You shouldn't avoid discussing what happened, I'm saying you should avoid making unfounded bad faith accusations.

>We can all see with our own eyes how much GNOME cares about collaboration and interoperability with others. It's zero

I mean, the blog post disproves this entire accusation by listing a bunch of projects they collaborate with. This is what I mean: please be more careful with your words. You're disrespecting yourself and the readers of your comments by making these kind of hyperbolic statements.

>which repeatedly requires every application developer to down tools and do a lot of busy work rewriting perfectly working code when APIs are changed or deleted. No other GUI toolkit causes so much pain and disruption to their userbase

GTK isn't the first or only project to deprecate and remove APIs, Qt does is it in every new version too. And you don't have to do this unless you're upgrading to new versions. Some projects are still using forked versions of old Qt and GTK for these reasons. That's totally something you can do.

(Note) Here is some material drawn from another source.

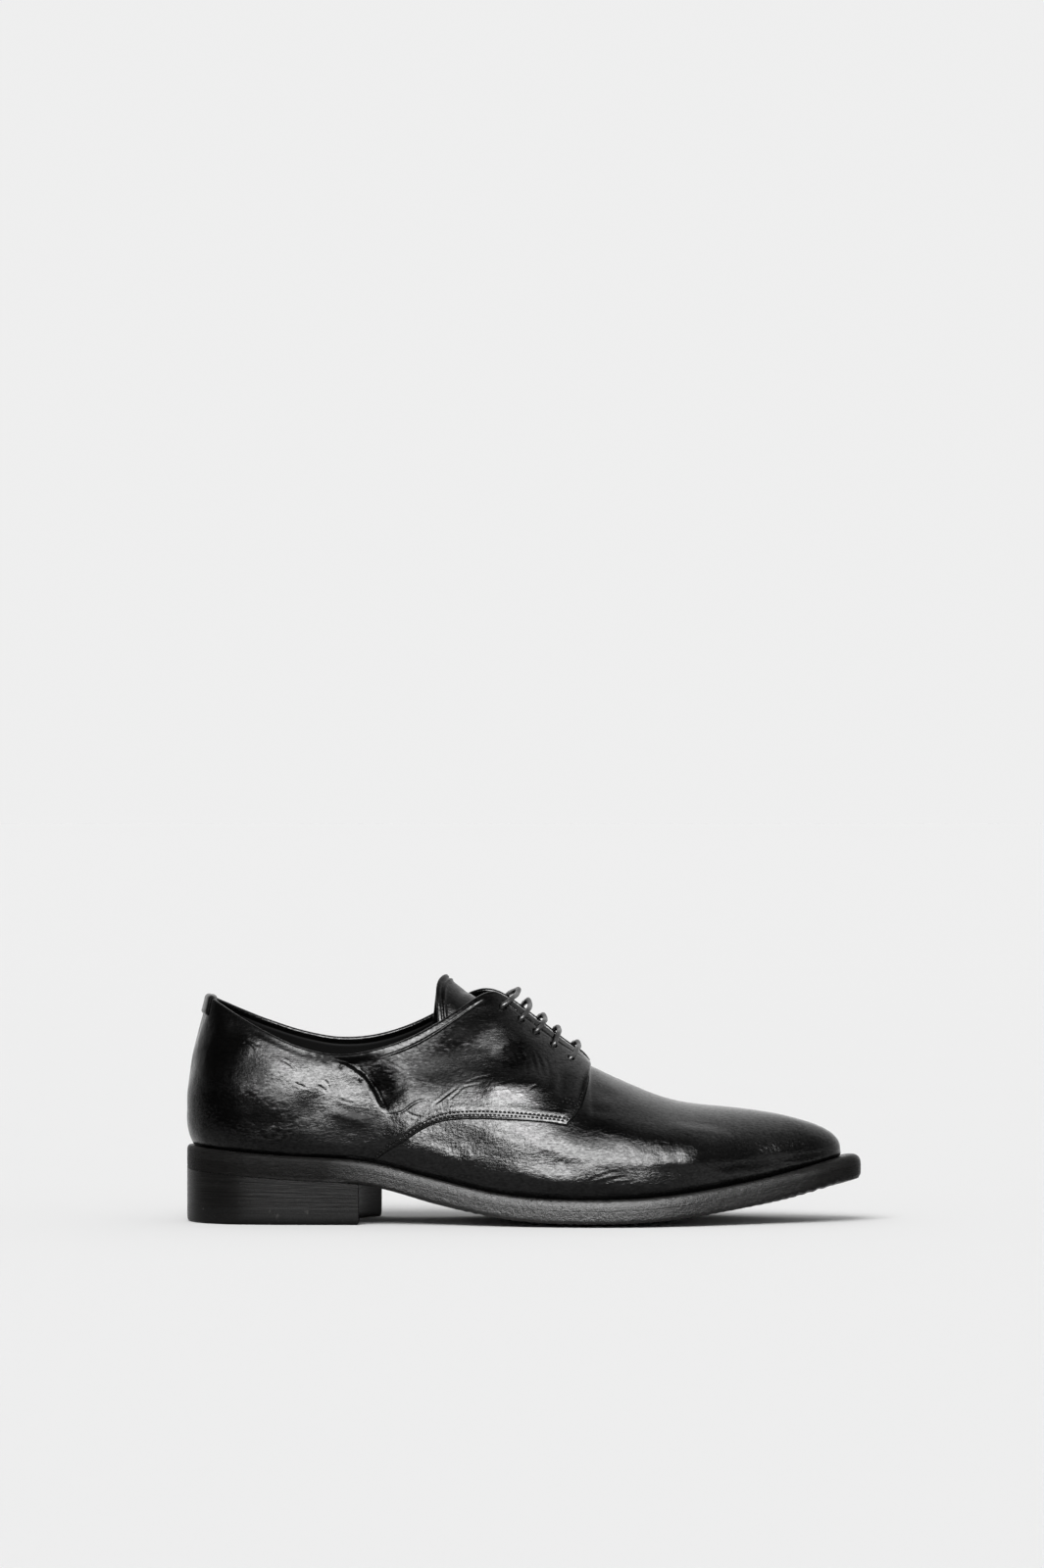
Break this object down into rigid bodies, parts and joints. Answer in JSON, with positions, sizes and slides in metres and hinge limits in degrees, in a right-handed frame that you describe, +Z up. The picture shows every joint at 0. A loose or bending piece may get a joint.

Yeah, but now there are three, not just two. GTK, GNOME and Qt, rather than just Qt and GTK.
By that logic you also forgot iced, libcosmic, libxfceui4, kirigami, xapps, flutter, .NET Avalonia, electron/html, sdl/raw rendering, and probably alot more that I don't know or can think of. This really has been just GTK and QT for ages.
GTK was not always tied to Gnome. It was born with Gimp; and XFCE was remade into GTK making it faster than Gnome itself.
Gimp Tool Kit!

I wonder when Gimp will upgrade to GTK 4, and realize GNOME has twisted the GTK framework into a draconian railway to making a mobile app with rounded corners, and give up and switch to Qt like so many other apps have.

Inkscape was ported to GTK 4, and LibreOffice is in the works. Please read the article before commenting.